Санитар начал кормить меня с ложечки, да так неловко, что вскоре подушка промокла от попадавшей мимо рта баланды. Вчерашнее падение вовсе не было случайным, выродку просто нравилось изводить меня. А я… из-за жуткой головной боли я даже не мог дотянуться до его страхов!

После завтрака меня вновь повезли в лабораторию. Все было как вчера, только теперь холл оказался заполнен пациентами. Умалишенные поглощали больничную еду в полной тишине, большинство из них были с забинтованными головами.

И тогда я понял, что рано или поздно профессор трепанирует череп и мне.

От осознания этого к горлу подкатил комок тошноты, а сердце застучало часто-часто, да так и колотилось как безумное всю дорогу до самой лаборатории. Унялось лихорадочное сердцебиение, лишь когда доктор Эргант закрепил на моей голове громоздкую конструкцию из кожаных лент и металлических пластин. Сверлить череп пока не стали.

Но как долго профессор будет воздерживаться от лоботомии, я не знал и знать не мог. И эта неопределенность пугала. Меня вообще много что пугало в этом проклятом месте.

– Ремни, – напомнил профессор Берлигер ассистенту, когда тот подсоединил провода к электрическому генератору.

Врач спохватился и сноровисто закрепил прочными крепежами мои запястья и лодыжки. И тогда я увидел синяки.

Затягивали ремни не слишком сильно; только лишь из-за них появиться подобные отметины на коже никак не могли, а значит, я дергался. Дергался под разрядами электрического тока, словно и не был парализован…

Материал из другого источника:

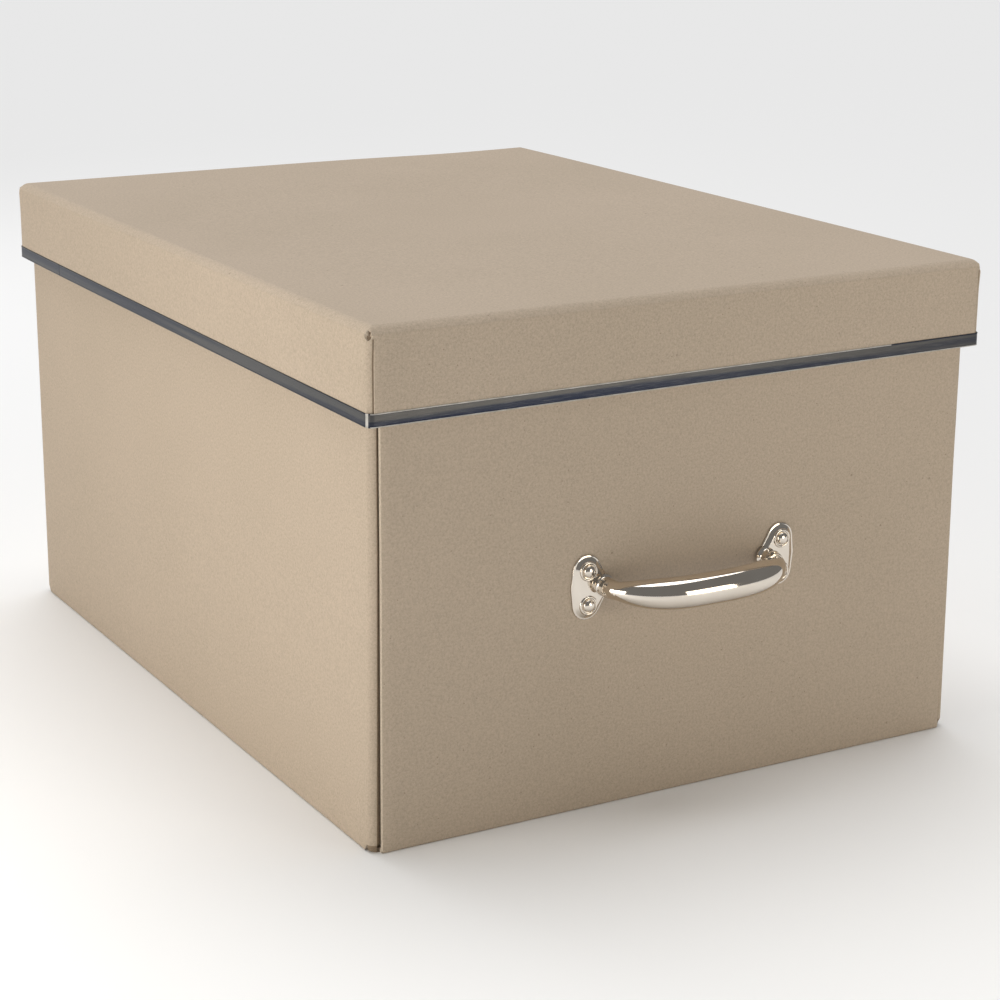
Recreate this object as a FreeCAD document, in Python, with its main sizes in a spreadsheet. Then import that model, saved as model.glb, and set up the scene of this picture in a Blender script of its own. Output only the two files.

Додумать до конца я эту мысль не успел: доктор Эргант влил мне в рот вчерашнее лекарство, мысли сразу начали путаться и стали слипаться глаза. Сегодня микстура подействовала несказанно быстрее, нежели вчера.

– Верите в воскрешение из мертвых? – с нескрываемой усмешкой спросил профессор Берлигер.

– Всем сердцем, – наперекор всему ответил я, уплывая в наркотическое забытье.

– Доктор Эргант, напряжение… – послышалось из неведомой дали, и мой сон в один миг исчертили ослепительные разряды молний.

4

На процедуры меня возили дважды в день, утром и вечером. Пичкали лекарствами, стягивали голову кожаными ремнями с металлическими бляхами и подавали на них напряжение. Мой череп, в отличие от головы бедного соседа, пока остался в неприкосновенности, и даже до ожогов дело доходило лишь изредка. Полагаю, случалось это, когда профессор терял терпение и приказывал ассистенту увеличить напряжение до предела.

Всякий раз во время электротерапии мышцы дергались и тряслись, да так, что на запястьях и лодыжках оставались ссадины и кровоподтеки от ремней. Обычно судороги продолжались еще какое-то время после этих дьявольских процедур, и тогда у меня получалось сжать и вновь распрямить мизинец левой руки.

Сжать и распрямить. Сжать и распрямить. Сжать и распрямить.

Вскоре это стало получаться уже без всяких судорог, и долгими бессонными ночами я возвращал себе контроль над собственным телом.

Мизинец, безымянный, средний.

Указательный и большой.

Запястье.

Понемногу удалось восстановить подвижность всей левой руки, но дело продвигалось чрезвычайно медленно, и у меня не было никакой уверенности, что успею довести задуманное до конца, прежде чем свихнусь или окончательно разочарую профессора. Но я старался. Старался, старался и старался.

В остальном все было плохо. Нутро грызла боль, полностью пропал сон, на душе было тоскливо и мерзко. Выбравший меня своей жертвой рыжий санитар всякий раз выдумывал новые пакости, и уверен – лишь интерес ко мне профессора останавливал Джека от побоев. А так дело ограничивалось унизительными щипками и пощечинами, да еще пилюли этот поганец заталкивал мне в рот не по одной, а сразу все, с довольной улыбкой наблюдая за судорожными попытками их проглотить.